§ Problem:
Each line from the one containing "pieces = centre()" through the one containing "obj.matrix_world = world" must be echoed exactly, endpoints included, and every other line omitted.

§ Object modeling scripts:

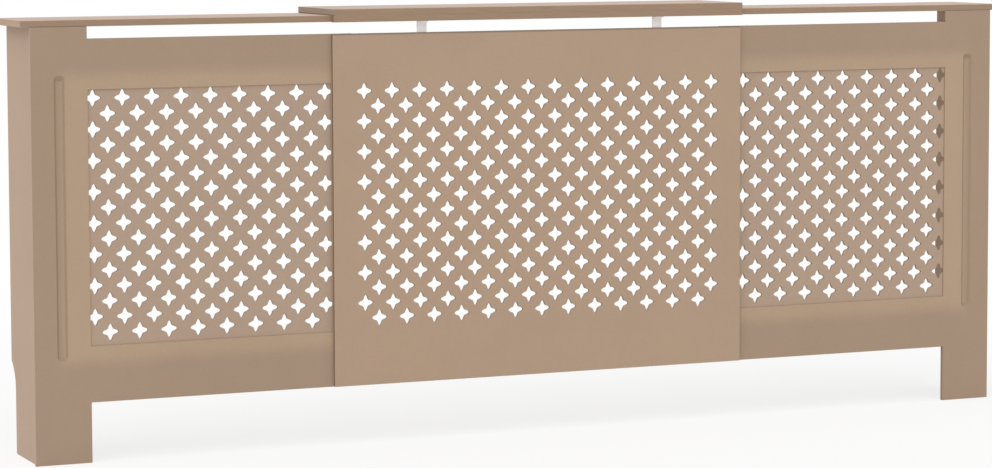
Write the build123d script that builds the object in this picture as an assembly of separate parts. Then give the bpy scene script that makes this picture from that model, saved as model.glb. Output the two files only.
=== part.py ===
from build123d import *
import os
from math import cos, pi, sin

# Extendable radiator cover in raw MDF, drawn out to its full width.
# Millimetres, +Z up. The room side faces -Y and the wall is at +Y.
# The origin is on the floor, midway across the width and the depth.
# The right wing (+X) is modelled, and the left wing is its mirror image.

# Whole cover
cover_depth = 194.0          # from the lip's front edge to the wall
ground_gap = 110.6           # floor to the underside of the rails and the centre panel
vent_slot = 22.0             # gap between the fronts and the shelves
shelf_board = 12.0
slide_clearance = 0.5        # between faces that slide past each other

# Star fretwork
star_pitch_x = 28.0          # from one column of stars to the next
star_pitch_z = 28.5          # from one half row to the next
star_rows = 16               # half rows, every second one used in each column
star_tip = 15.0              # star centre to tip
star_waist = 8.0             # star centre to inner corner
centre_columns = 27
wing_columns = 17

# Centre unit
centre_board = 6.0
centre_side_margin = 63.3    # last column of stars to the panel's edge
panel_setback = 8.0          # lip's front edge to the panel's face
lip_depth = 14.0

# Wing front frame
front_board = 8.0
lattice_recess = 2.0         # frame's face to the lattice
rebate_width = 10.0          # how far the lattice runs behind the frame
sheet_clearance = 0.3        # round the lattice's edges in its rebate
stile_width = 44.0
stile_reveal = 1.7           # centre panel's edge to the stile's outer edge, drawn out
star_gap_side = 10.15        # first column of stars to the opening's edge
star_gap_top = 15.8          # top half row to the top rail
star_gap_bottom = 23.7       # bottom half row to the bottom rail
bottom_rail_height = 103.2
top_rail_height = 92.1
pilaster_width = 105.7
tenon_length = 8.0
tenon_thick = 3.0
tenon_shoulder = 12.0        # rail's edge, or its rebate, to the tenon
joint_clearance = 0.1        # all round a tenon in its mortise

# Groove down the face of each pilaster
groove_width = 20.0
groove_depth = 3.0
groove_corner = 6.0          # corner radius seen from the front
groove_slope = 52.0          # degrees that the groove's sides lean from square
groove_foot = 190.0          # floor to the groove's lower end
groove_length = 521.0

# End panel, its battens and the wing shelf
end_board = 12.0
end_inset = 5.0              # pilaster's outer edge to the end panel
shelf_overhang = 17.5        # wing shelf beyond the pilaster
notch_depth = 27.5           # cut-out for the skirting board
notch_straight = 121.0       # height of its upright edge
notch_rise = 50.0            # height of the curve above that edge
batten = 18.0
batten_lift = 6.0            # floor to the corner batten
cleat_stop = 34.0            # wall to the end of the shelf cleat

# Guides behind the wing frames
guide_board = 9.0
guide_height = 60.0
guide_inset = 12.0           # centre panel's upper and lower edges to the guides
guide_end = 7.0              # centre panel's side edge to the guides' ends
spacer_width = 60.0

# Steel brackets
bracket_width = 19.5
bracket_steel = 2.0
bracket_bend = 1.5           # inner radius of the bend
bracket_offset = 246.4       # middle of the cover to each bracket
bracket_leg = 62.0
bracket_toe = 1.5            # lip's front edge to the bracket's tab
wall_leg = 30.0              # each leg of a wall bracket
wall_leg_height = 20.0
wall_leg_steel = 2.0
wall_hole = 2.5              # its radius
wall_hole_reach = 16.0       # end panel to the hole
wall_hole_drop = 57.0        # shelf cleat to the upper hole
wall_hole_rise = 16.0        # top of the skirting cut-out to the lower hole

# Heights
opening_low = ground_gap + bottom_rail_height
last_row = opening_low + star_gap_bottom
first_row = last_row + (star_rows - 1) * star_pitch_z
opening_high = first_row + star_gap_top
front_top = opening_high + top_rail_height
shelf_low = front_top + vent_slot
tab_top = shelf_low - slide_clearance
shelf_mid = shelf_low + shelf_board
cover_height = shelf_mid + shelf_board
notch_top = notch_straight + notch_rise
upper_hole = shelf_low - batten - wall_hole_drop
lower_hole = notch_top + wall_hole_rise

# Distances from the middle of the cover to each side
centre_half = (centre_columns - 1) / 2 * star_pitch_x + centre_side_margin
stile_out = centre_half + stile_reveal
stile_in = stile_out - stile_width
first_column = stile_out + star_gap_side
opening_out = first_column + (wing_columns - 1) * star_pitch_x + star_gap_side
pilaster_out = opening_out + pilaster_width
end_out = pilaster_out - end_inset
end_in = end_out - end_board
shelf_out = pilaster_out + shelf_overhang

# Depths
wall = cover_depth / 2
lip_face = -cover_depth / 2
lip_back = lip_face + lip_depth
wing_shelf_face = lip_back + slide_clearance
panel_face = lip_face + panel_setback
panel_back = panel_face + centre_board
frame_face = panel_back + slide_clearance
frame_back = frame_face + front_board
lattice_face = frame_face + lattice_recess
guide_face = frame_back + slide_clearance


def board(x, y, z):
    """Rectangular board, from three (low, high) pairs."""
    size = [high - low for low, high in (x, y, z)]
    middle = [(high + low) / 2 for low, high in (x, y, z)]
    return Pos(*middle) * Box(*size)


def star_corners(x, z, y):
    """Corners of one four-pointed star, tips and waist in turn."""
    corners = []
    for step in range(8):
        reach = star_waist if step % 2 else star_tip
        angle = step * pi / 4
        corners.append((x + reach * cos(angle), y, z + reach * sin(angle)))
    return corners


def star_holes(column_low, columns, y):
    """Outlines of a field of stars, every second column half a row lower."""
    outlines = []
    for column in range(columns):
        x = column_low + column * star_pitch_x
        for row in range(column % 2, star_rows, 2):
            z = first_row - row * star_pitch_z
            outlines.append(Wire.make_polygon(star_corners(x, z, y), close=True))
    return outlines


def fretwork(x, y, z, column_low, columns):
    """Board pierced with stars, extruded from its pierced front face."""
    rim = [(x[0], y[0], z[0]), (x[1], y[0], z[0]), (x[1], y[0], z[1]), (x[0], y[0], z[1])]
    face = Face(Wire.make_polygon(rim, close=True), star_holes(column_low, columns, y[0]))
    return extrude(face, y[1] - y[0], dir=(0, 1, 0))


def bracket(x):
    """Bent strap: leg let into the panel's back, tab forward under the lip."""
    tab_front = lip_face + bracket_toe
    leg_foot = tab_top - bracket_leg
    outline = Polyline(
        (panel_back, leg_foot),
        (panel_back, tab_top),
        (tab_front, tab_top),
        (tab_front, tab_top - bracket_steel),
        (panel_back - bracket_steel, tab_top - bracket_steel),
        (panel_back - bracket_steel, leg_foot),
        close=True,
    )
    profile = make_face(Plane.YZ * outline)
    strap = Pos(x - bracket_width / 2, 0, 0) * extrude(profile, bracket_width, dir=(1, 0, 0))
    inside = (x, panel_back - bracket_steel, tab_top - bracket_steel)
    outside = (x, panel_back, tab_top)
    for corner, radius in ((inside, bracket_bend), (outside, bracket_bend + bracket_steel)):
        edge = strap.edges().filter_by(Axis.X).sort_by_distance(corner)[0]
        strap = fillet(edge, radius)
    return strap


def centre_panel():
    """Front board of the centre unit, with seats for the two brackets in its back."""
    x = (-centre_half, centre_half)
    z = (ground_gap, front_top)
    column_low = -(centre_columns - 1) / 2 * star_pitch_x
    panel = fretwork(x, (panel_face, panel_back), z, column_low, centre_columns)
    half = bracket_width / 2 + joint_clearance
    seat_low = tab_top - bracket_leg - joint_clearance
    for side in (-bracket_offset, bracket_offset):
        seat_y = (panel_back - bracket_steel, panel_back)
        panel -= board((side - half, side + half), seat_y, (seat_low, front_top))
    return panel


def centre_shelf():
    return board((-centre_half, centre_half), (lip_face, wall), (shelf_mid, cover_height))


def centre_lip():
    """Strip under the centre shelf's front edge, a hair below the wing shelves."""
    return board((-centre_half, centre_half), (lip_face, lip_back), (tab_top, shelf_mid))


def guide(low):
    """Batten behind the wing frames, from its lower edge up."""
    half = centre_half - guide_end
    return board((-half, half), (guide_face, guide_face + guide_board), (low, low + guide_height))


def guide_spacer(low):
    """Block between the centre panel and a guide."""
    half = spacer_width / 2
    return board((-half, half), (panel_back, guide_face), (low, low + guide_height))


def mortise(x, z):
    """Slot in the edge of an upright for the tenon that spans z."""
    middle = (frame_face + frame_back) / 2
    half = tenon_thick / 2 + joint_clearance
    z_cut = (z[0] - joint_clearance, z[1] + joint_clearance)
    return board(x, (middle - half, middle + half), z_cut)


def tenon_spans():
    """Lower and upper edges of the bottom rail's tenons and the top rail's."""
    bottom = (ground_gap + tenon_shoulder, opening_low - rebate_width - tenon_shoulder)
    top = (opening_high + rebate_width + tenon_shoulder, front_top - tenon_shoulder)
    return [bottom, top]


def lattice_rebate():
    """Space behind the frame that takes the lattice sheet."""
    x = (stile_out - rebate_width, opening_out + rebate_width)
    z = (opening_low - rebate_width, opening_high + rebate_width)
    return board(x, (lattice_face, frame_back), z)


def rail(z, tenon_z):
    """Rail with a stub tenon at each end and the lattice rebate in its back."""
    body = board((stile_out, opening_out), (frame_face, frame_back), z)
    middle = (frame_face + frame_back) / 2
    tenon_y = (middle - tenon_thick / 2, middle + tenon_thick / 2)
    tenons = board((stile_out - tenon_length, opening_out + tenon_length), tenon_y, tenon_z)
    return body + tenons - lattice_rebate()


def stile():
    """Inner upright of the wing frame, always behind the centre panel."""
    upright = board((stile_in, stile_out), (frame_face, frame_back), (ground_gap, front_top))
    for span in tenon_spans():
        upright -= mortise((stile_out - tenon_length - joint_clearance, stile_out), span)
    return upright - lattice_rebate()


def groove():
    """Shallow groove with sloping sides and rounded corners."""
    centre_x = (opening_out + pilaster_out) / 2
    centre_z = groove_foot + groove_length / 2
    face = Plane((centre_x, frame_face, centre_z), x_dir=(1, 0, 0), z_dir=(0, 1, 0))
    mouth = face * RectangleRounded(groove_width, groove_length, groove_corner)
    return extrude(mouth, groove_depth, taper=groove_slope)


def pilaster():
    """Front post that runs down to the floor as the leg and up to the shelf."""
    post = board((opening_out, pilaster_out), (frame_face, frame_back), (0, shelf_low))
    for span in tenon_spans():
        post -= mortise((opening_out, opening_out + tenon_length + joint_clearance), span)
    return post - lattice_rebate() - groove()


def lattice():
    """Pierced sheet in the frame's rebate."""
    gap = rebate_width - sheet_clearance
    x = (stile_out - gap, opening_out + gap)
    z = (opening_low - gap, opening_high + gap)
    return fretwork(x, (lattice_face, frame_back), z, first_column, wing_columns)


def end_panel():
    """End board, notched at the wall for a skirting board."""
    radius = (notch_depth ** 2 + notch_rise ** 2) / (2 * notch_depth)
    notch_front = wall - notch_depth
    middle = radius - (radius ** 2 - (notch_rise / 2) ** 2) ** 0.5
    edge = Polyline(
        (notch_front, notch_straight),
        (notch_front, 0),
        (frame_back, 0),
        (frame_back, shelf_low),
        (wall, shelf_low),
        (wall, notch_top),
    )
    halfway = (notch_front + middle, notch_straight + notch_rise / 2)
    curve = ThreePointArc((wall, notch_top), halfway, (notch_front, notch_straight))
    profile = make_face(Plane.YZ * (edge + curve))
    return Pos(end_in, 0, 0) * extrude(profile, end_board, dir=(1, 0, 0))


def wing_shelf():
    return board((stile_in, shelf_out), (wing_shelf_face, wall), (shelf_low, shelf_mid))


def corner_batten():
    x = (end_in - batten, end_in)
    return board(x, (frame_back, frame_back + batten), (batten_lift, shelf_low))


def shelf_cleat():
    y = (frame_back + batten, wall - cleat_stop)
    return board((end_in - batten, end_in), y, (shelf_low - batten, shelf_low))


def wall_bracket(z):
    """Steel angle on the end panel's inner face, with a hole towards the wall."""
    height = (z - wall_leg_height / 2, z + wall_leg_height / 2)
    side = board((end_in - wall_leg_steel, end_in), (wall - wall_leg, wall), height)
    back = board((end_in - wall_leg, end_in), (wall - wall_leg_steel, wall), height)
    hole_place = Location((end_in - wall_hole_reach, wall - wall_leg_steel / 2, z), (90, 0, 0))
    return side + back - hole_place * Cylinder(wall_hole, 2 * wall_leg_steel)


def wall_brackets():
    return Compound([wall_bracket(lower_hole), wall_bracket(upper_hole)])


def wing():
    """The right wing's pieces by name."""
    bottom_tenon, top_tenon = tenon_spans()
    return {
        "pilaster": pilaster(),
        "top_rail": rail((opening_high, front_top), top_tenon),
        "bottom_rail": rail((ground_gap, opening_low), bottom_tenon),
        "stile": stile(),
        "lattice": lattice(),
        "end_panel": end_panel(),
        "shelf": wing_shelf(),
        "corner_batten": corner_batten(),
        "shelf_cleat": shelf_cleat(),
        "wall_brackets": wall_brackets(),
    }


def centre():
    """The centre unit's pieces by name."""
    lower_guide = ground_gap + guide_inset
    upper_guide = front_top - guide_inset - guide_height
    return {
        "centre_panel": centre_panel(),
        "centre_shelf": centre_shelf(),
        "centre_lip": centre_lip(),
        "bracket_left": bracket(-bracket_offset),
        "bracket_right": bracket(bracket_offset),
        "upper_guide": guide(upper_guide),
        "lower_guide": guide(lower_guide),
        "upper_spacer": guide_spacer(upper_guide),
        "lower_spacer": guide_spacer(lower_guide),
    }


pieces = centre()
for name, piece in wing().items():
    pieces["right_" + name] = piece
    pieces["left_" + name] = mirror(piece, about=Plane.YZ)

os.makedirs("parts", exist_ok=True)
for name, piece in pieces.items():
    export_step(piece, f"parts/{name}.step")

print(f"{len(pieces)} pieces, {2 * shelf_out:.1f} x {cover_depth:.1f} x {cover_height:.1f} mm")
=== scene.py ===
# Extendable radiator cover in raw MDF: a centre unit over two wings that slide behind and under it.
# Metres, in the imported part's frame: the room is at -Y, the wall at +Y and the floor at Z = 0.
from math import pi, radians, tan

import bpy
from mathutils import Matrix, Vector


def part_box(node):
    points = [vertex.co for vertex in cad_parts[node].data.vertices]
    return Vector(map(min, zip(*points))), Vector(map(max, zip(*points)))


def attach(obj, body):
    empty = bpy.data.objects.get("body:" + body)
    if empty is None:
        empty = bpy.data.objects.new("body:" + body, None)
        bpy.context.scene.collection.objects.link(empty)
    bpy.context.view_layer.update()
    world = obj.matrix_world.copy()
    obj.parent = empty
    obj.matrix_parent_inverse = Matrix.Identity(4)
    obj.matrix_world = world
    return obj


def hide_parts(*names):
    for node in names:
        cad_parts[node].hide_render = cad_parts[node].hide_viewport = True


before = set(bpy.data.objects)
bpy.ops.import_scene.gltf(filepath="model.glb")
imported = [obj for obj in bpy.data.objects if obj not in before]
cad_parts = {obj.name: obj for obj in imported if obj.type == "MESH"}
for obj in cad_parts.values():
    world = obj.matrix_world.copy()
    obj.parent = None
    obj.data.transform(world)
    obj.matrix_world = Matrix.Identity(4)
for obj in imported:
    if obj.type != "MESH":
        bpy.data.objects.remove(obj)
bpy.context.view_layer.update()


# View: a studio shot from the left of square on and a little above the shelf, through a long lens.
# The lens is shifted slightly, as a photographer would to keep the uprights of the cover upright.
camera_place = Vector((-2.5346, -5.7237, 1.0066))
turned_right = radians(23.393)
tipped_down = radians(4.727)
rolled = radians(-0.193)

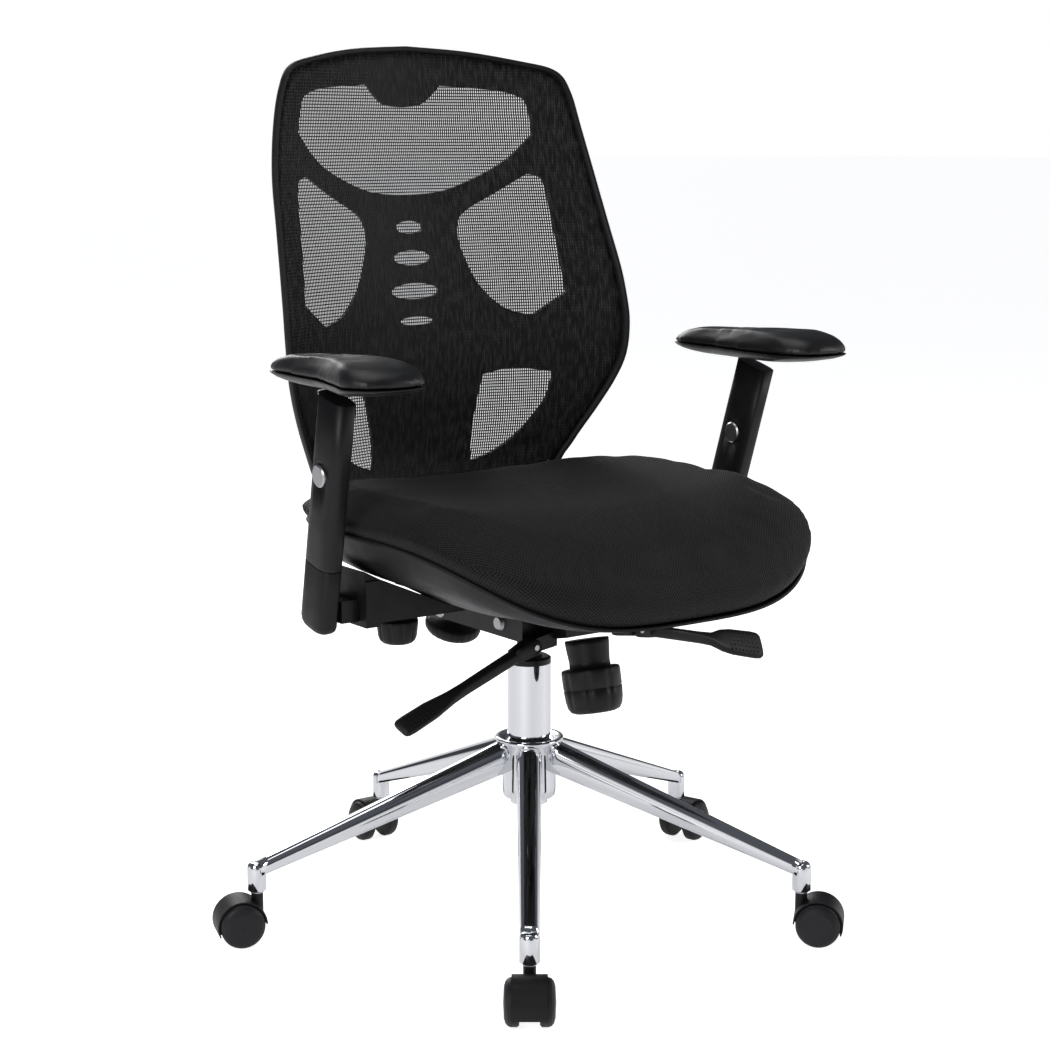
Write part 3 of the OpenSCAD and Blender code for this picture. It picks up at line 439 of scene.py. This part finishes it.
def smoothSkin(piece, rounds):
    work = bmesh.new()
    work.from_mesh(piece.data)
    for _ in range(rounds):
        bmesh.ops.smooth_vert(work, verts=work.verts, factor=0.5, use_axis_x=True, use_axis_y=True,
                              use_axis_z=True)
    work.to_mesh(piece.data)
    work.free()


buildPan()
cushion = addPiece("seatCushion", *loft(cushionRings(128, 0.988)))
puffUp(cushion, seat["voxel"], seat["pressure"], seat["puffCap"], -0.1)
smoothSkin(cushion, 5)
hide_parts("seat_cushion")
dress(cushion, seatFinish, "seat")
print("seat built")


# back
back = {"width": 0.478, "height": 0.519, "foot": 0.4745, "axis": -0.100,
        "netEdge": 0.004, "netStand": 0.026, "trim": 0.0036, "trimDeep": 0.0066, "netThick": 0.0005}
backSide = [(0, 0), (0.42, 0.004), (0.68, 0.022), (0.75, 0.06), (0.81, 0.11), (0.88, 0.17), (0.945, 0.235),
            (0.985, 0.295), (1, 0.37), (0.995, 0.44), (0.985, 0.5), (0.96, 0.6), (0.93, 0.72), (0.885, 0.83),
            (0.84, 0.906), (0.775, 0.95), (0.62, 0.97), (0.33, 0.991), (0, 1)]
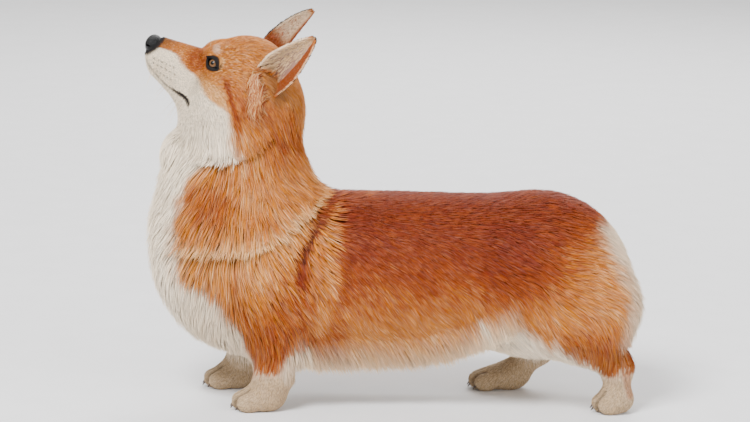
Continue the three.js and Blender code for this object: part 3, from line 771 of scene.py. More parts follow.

§ Solution for this problem:
pieces = centre()
for name, piece in wing().items():
    pieces["right_" + name] = piece
    pieces["left_" + name] = mirror(piece, about=Plane.YZ)

os.makedirs("parts", exist_ok=True)
for name, piece in pieces.items():
    export_step(piece, f"parts/{name}.step")

print(f"{len(pieces)} pieces, {2 * shelf_out:.1f} x {cover_depth:.1f} x {cover_height:.1f} mm")
=== scene.py ===
# Extendable radiator cover in raw MDF: a centre unit over two wings that slide behind and under it.
# Metres, in the imported part's frame: the room is at -Y, the wall at +Y and the floor at Z = 0.
from math import pi, radians, tan

import bpy
from mathutils import Matrix, Vector


def part_box(node):
    points = [vertex.co for vertex in cad_parts[node].data.vertices]
    return Vector(map(min, zip(*points))), Vector(map(max, zip(*points)))


def attach(obj, body):
    empty = bpy.data.objects.get("body:" + body)
    if empty is None:
        empty = bpy.data.objects.new("body:" + body, None)
        bpy.context.scene.collection.objects.link(empty)
    bpy.context.view_layer.update()
    world = obj.matrix_world.copy()
    obj.parent = empty
    obj.matrix_parent_inverse = Matrix.Identity(4)
    obj.matrix_world = world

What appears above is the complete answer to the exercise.